Together with the scholars Jamshīd al-Kāshī and Qāḍī Zāda al-Rūmī, he calculated the ecliptic, i.e. the angle between the circle of the annual orbit of the Sun and the equatorial plane.
Between 1420 and 1437 they also created a star catalog with 1018 stars. Only in the second half of the 16th century, Tycho Brahe surpassed this star catalog in its accuracy.
After the murder of Ulugh Begs and the destruction of the observatory, the astronomer Ali Qushji escaped with a copy of the star charts and brought it to Tabriz. So the knowledge came via Istanbul to Europe.
Ulugh Beg was dethroned as ruler by his son Abd al-Latif in October 1449 and probably murdered on his behalf. For Ulugh Beg the science was very important. Thus he did not take it so literally with the reign and the religion. This was a thorn in the side of the clergy, Sufis, and dervishes. So, the Hodja (religious scholar) Ubaidullah Ahrar instigated the son of Ulugh Beg to his acts.
After the deposition, one sent Ulugh Beg on pilgrimage. On the way, he was arrested and executed and the observatory destroyed.
Ulugh Beg is the tragic hero of Samarkand. Realizing that knowledge was more important than faith because of the evidence of science, he had to pay with his life and in a certain way became a martyr of science.
Abu’l-Khayr Khan, the founder of the Bukhara Uzbek Khanate, took power in the Timurid Empire.
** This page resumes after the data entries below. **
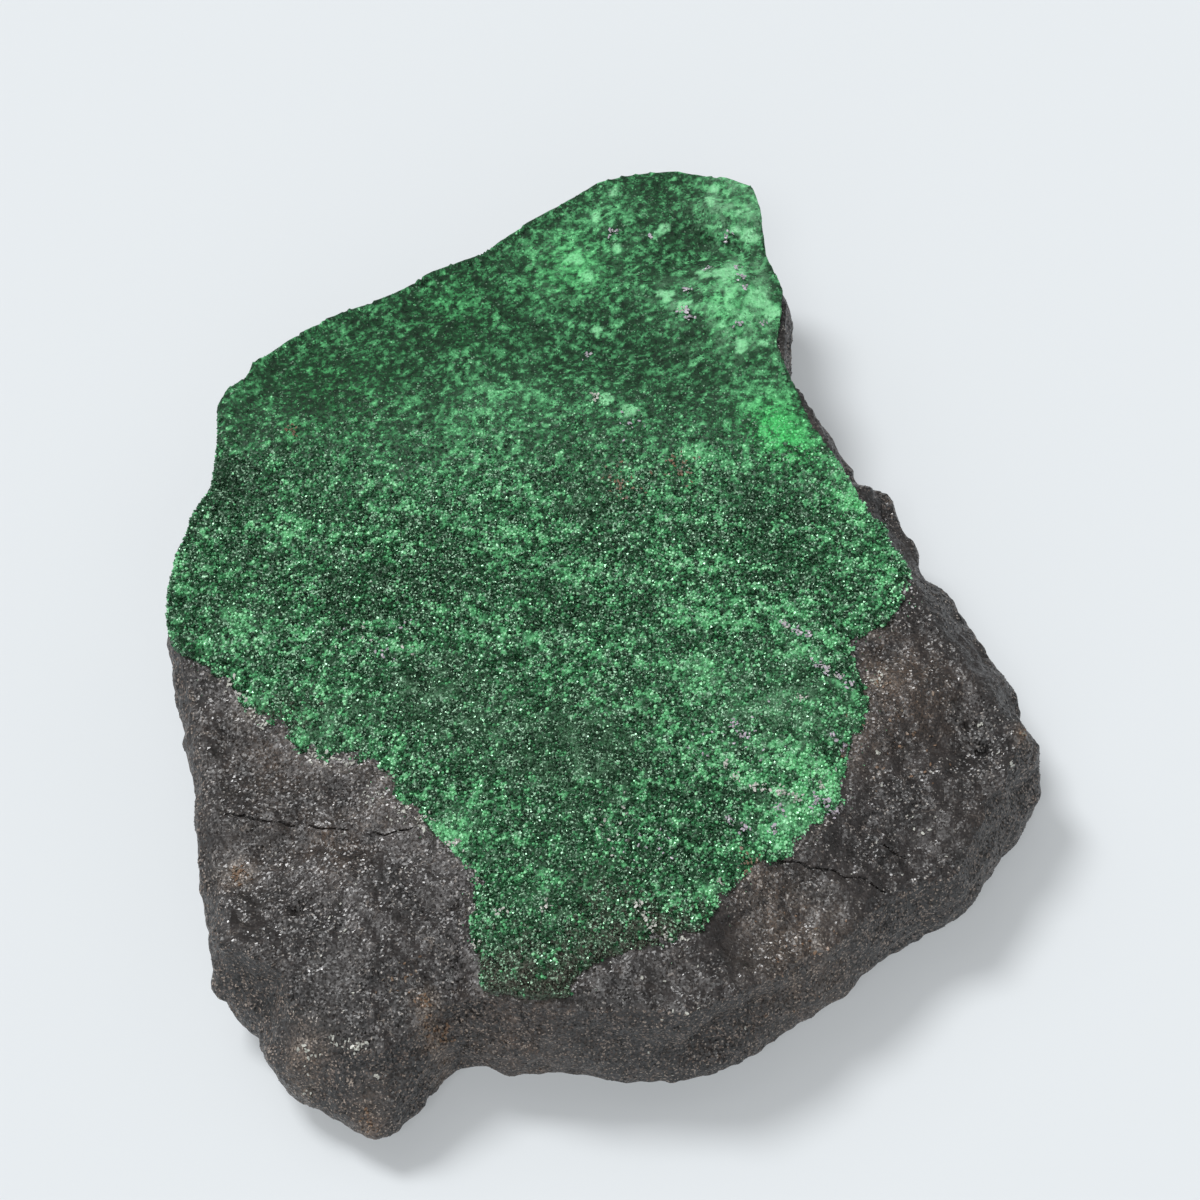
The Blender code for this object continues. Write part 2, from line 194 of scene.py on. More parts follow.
def stain_and_shade_rock(mesh, places):
    """Stores how warm, pale and dark the rock is at each corner; the darkness is partly painted shade."""
    to_crust = np.array([crust_tree.find_nearest(place)[3] for place in places.tolist()])
    dust = DUST * fade(to_crust, DUST_REACH, 0.2 * MM)
    for column, name in enumerate(("warm", "pale", "dark")):
        stain_and_shade = sum(patch[3 + column] * spot(places, *patch[:3]) for patch in STAINS_AND_SHADE)
        if name == "pale":
            stain_and_shade = stain_and_shade + dust * fade(waves(places, 2.2, 58), -0.05, 0.3)
        store(mesh, name, np.clip(stain_and_shade * (1.0 + 1.6 * waves(places, 0.8, 50 + column)), 0.0, 1.0))


def search_tree(node_name):
    """A CAD node's mesh, ready to be asked how near it is and what lies under it."""
    solid = bmesh.new()
    solid.from_mesh(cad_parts[node_name].data)
    tree = BVHTree.FromBMesh(solid)
    solid.free()
    return tree


rock = net_over("chromite_matrix", "chromite_rock", ROCK_NET)
crust_tree = search_tree("uvarovite_crust")
places, outward = corners(rock.data)
near_crack = np.min([away_from(places, line) for line in CRACKS], axis=0) < 0.6 * MM
refine(rock, near_crack & (outward[:, 2] > 0.4), 3)
places, outward = corners(rock.data)
calm = fade(places[:, 2], 0.05 * MM, CALM_ABOVE_FLOOR)
height = sum(rise * waves(places, size, index) for index, (size, rise) in enumerate(ROCK_LUMPS))
height += ROCK_GRAIN[1] * (cells(places, ROCK_GRAIN[0], 1) - 0.55)
side = 1.0 - fade(np.abs(outward[:, 2]), 0.45, 0.8)
height += side * (SIDE_GROWTH + SIDE_LUMPS[1] * waves(places, SIDE_LUMPS[0], 9))
height += side * pushed(places)
to_crust = np.array([crust_tree.find_nearest(place)[3] for place in places.tolist()])
beside = (1.0 - fade(to_crust, 1.2 * UNDER_CRUST, BESIDE_CRUST)) * fade(outward[:, 2], 0.3, 0.8)
height = MM * calm * (height - 0.7 * np.maximum(height, 0.0) * beside) + UNDER_CRUST * beside
crack = crack_at(places, outward)
height -= CRACK_DEPTH * crack
for x, y, radius in PITS:
    height -= PIT_DEPTH * spot(places, x, y, radius) * (outward[:, 2] > 0.3)
places += outward * height[:, None]
places[:, 2] = np.maximum(places[:, 2], 0.0)
rock.data.vertices.foreach_set("co", places.ravel())
rock.data.update()
store(rock.data, "crack", crack)
store(rock.data, "wall", side)
stain_and_shade_rock(rock.data, places)


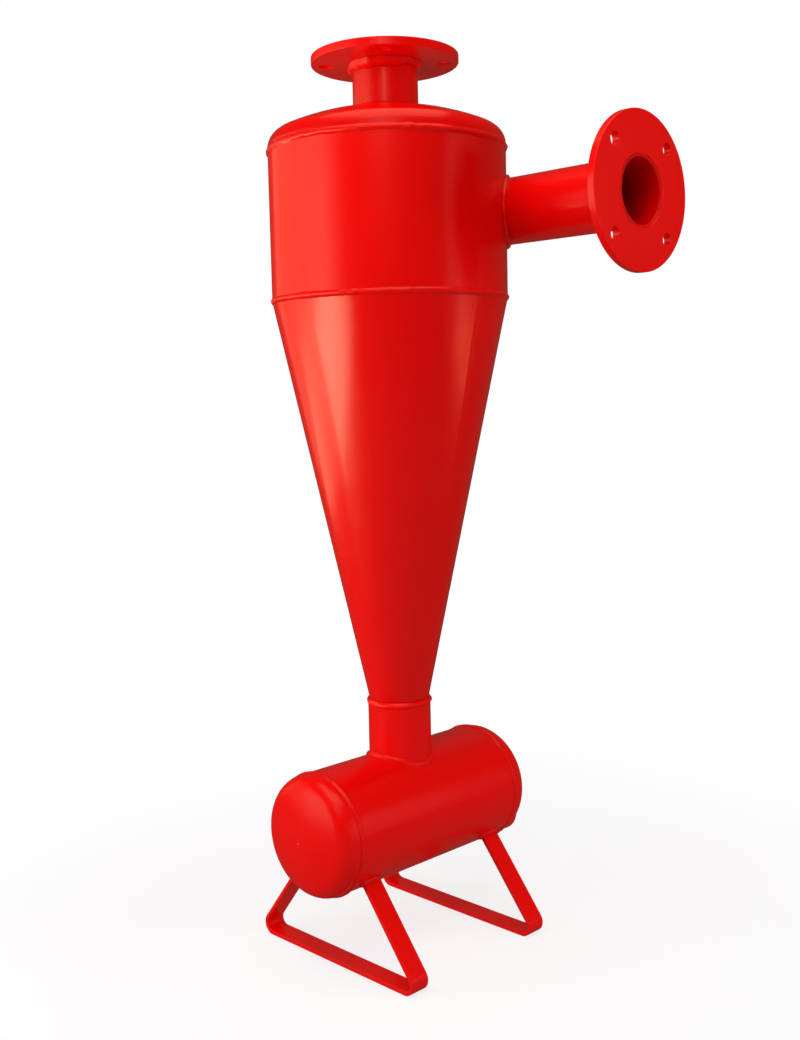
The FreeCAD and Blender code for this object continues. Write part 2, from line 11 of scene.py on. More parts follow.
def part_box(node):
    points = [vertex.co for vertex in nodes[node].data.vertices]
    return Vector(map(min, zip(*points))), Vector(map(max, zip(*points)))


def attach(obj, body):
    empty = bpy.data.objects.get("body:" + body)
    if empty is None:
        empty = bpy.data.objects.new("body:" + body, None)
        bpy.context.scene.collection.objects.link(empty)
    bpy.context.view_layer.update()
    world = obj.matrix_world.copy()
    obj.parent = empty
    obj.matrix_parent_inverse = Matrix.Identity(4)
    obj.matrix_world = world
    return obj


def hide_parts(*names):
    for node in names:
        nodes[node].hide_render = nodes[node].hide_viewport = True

The underground part of the observatory was rediscovered and excavated in 1908 by the Russian archaeologist Vassily Lavrentyevich Vyatkin.
Today, next to the restored parts of the observatory, there is a small museum with models, inscriptions and photos. A graphic shows Ptolemy, Tycho Brahe, Riccioli, Landgrave William IV of Hesse-Kassel, Jan Geveliy and Ulugh Beg sitting at a table together with Urania.
Leaving the museum, we met the German-Austrian group again, whom we had already met in the Safari Yurt Camp at Aydar Lake. They kindly helped Ursula out with medicine against her stomach problems.
From the viewing platform of the observatory, you have a beautiful view of almost all sights of Samarkand.
To the right, you can see the huge Bibi-Khanym Mosque and the Bibi-Khanym Mausoleum and to the left the Madrasahs on Registon Square.
In the foreground is the rubble mound of the destroyed city Afrasiyab. Left of it is the Shah-i-Zinda ensemble with its domes; It is part of the best-known necropolises in Central Asia.